Utility-Fairness Trade-Offs and How to Find Them
Sepehr Dehdashtian, Bashir Sadeghi, Vishnu Naresh Boddeti
TL;DR
The paper tackles the core challenge of balancing predictive utility with demographic fairness by introducing two intrinsic trade-offs: Data-Space Trade-Off (DST) and Label-Space Trade-Off (LST). It then presents U-FaTE, a scalable method that numerically quantifies these trade-offs from data via a closed-form, RKHS-based optimization using a universal dependence measure, enabling practical estimation of the trade-offs for various fairness definitions.

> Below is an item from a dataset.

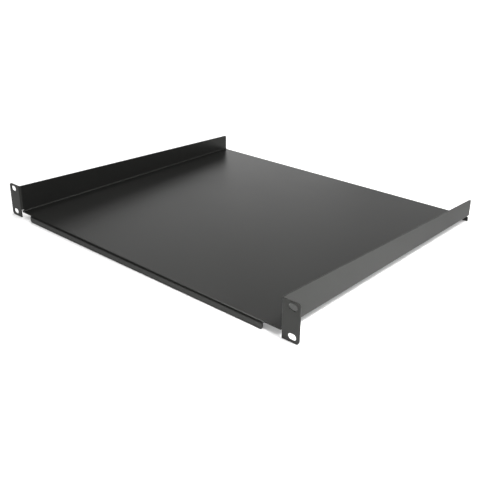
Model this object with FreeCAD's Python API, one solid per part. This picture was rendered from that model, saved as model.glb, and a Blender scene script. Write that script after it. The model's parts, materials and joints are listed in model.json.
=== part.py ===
"""Cantilever shelf, one rack unit high, folded from a single sheet of steel.

The blank is a rectangle with two wall flanges, two lip flanges and an ear on the
front end of each wall. Every flange is folded through 90 degrees:

    walls       up from the long sides of the deck, and lower towards the rear
    ears        outwards from the front edges of the walls, to bolt to the rack
    front lip   down from the deck's front edge, between two corner notches
    rear lip    down from the deck's rear edge, over almost the whole width

Frame, in millimetres: +X to the right, +Y towards the shelf's rear, +Z up. The
origin is the centre of the four slots, on the rear faces of the ears, which seat
against the rack's posts.
"""

import FreeCAD
import Part
import math
import os

# The sheet and its folds
sheet = 1.5                    # thickness
fold_radius = 1.2              # inside radius of the folds along the deck
ear_fold_radius = 1.5          # inside radius of the folds that turn the ears out
neutral_depth = 0.44           # neutral layer below the inside face, in thicknesses
relief = 0.8                   # width of the slits that part two folds at a corner

# The rack's interface, as the 19-inch standard gives it: 482.6 over the ears, and a
# height of one rack unit less the gap between panels
slot_pitch_across = 465.1      # from the slots of one post to those of the other
slot_pitch_up = 31.75          # from the lower to the upper slot of one ear
slot_length = 10.0             # end to end, across the rack
slot_width = 6.8               # up the post
slot_to_ear_end = 8.75         # from a slot's centre out to the ear's end
slot_to_ear_edge = 5.975       # from a slot's centre to the ear's upper or lower edge
slot_to_wall = 12.75           # from a slot's centre in to the wall's outer face
ear_corner_radius = 4.0        # outer corners of an ear

# The deck and its walls
wall_length = 393.0            # from the ears' rear faces to the walls' rear edges
deck_height = 8.6              # from an ear's lower end up to the deck's top face
wall_rear_height = 30.8        # from an ear's lower end up to a wall's rear corner
wall_corner_radius = 2.5       # upper rear corner of a wall

# The lips
front_lip_reach = 1.5          # how far it stands in front of the ears' front faces
front_lip_inset = 22.3         # from a wall's outer face in to the front lip's end
front_lip_drop = 8.6           # from the deck's top face down to its lower edge
front_lip_corner_radius = 3.0  # its lower corners
rear_lip_reach = 0.7           # how far it stands behind the walls' rear edges
rear_lip_inset = 0.8           # from a wall's outer face in to the rear lip's end
rear_lip_drop = 8.6            # from the deck's top face down to its lower edge
rear_lip_corner_radius = 1.0   # its lower corners

# Sections across the sheet
ear_end = slot_pitch_across / 2 + slot_to_ear_end
half_body = slot_pitch_across / 2 - slot_to_wall
fold_outside = fold_radius + sheet
ear_fold_outside = ear_fold_radius + sheet
half_deck = half_body - fold_outside

# Heights
ear_top = slot_pitch_up / 2 + slot_to_ear_edge
ear_bottom = -ear_top
deck_top = ear_bottom + deck_height
deck_bottom = deck_top - sheet
slit_bottom = deck_top + fold_radius
slit_top = slit_bottom + relief

# Depths. The notches at the front corners end where the front lip's fold begins.
front_lip_face = -sheet - front_lip_reach
notch_edge = front_lip_face + fold_outside
rear_lip_face = wall_length + rear_lip_reach
rear_fold_start = rear_lip_face - fold_outside

# The part of each ear below the deck is cut from the blank in front of the notch, a
# slit's width away from it. That cut falls inside the ear's fold, so this part keeps
# only an arc of it, or starts beyond the fold if the slit is wide.
ear_fold_allowance = math.pi / 2 * (ear_fold_radius + neutral_depth * sheet)
ear_flat_start = ear_fold_radius - ear_fold_allowance
tab_overlap = notch_edge - relief - ear_flat_start
tab_arc = 90.0 * max(0.0, min(tab_overlap / ear_fold_allowance, 1.0))
tab_setback = max(0.0, -tab_overlap)


def in_plan(u, v):
    """The point u across and v back, seen from above."""
    return FreeCAD.Vector(u, v, 0)


def in_front_view(u, v):
    """The point u across and v up, seen from the front."""
    return FreeCAD.Vector(u, 0, v)


def in_side_view(u, v):
    """The point u back and v up, seen from the side."""
    return FreeCAD.Vector(0, u, v)


def outline(corners, view):
    """A flat face with the given corners, each (u, v) or (u, v, radius), in one view."""
    spots = [view(corner[0], corner[1]) for corner in corners]
    runs = []
    arcs = []
    for index, corner in enumerate(corners):
        here = spots[index]
        radius = corner[2] if len(corner) == 3 else 0.0
        if radius == 0.0:
            runs.append((here, here))
            arcs.append(None)
            continue
        back = (spots[index - 1] - here).normalize()
        ahead = (spots[(index + 1) % len(spots)] - here).normalize()
        half_angle = back.getAngle(ahead) / 2
        start = here + back * (radius / math.tan(half_angle))
        end = here + ahead * (radius / math.tan(half_angle))
        bisector = (back + ahead).normalize()
        middle = here + bisector * (radius / math.sin(half_angle) - radius)
        runs.append((start, end))
        arcs.append(Part.Arc(start, middle, end).toShape())
    edges = []
    for index, arc in enumerate(arcs):
        if arc is not None:
            edges.append(arc)
        leave = runs[index][1]
        arrive = runs[(index + 1) % len(runs)][0]
        if leave.distanceToPoint(arrive) > Part.Precision.confusion():
            edges.append(Part.makeLine(leave, arrive))
    return Part.Face(Part.Wire(edges))


def across(corners, start, end):
    """A side-view outline drawn out across the shelf, from x = start to x = end."""
    face = outline(corners, in_side_view)
    face.translate(FreeCAD.Vector(start, 0, 0))
    return face.extrude(FreeCAD.Vector(end - start, 0, 0))


def backwards(corners, start, end):
    """A front-view outline drawn out towards the rear, from y = start to y = end."""
    face = outline(corners, in_front_view)
    face.translate(FreeCAD.Vector(0, start, 0))
    return face.extrude(FreeCAD.Vector(0, end - start, 0))


def fold_sector(centre_x, centre_y, angle, bottom, top):
    """The first part of an ear's fold, from its flat side, as an upright curved strip."""
    first = math.radians(270.0)
    last = math.radians(270.0 - angle)
    middle = (first + last) / 2
    centre = in_plan(centre_x, centre_y)

    def at(radius, turn):
        return centre + in_plan(radius * math.cos(turn), radius * math.sin(turn))

    outer = Part.Arc(at(ear_fold_outside, first), at(ear_fold_outside, middle), at(ear_fold_outside, last))
    inner = Part.Arc(at(ear_fold_radius, last), at(ear_fold_radius, middle), at(ear_fold_radius, first))
    edges = [
        outer.toShape(),
        Part.makeLine(at(ear_fold_outside, last), at(ear_fold_radius, last)),
        inner.toShape(),
        Part.makeLine(at(ear_fold_radius, first), at(ear_fold_outside, first)),
    ]
    strip = Part.Face(Part.Wire(edges))
    strip.translate(FreeCAD.Vector(0, 0, bottom))
    return strip.extrude(FreeCAD.Vector(0, 0, top - bottom))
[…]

The framework facilitates evaluating and comparing representations—across zero-shot CLIP and supervised models—by measuring how far they lie from the estimated DST and LST, revealing that many pre-trained models are far from the theoretical limits; in some cases, extra data can push performance beyond the DST. The work provides extensive empirical results on CelebA, FairFace, and FolkTables, demonstrates the stability of DST/LST estimates, and offers a principled tool for understanding and guiding fair representation learning in high-stakes settings. Overall, U-FaTE and the DST/LST concepts advance quantitative understanding of fairness-utility compromises and offer a practical pathway to assess and improve representations with respect to specified fairness criteria.
Abstract
When building classification systems with demographic fairness considerations, there are two objectives to satisfy: 1) maximizing utility for the specific task and 2) ensuring fairness w.r.t. a known demographic attribute. These objectives often compete, so optimizing both can lead to a trade-off between utility and fairness. While existing works acknowledge the trade-offs and study their limits, two questions remain unanswered: 1) What are the optimal trade-offs between utility and fairness? and 2) How can we numerically quantify these trade-offs from data for a desired prediction task and demographic attribute of interest? This paper addresses these questions. We introduce two utility-fairness trade-offs: the Data-Space and Label-Space Trade-off. The trade-offs reveal three regions within the utility-fairness plane, delineating what is fully and partially possible and impossible. We propose U-FaTE, a method to numerically quantify the trade-offs for a given prediction task and group fairness definition from data samples. Based on the trade-offs, we introduce a new scheme for evaluating representations. An extensive evaluation of fair representation learning methods and representations from over 1000 pre-trained models revealed that most current approaches are far from the estimated and achievable fairness-utility trade-offs across multiple datasets and prediction tasks.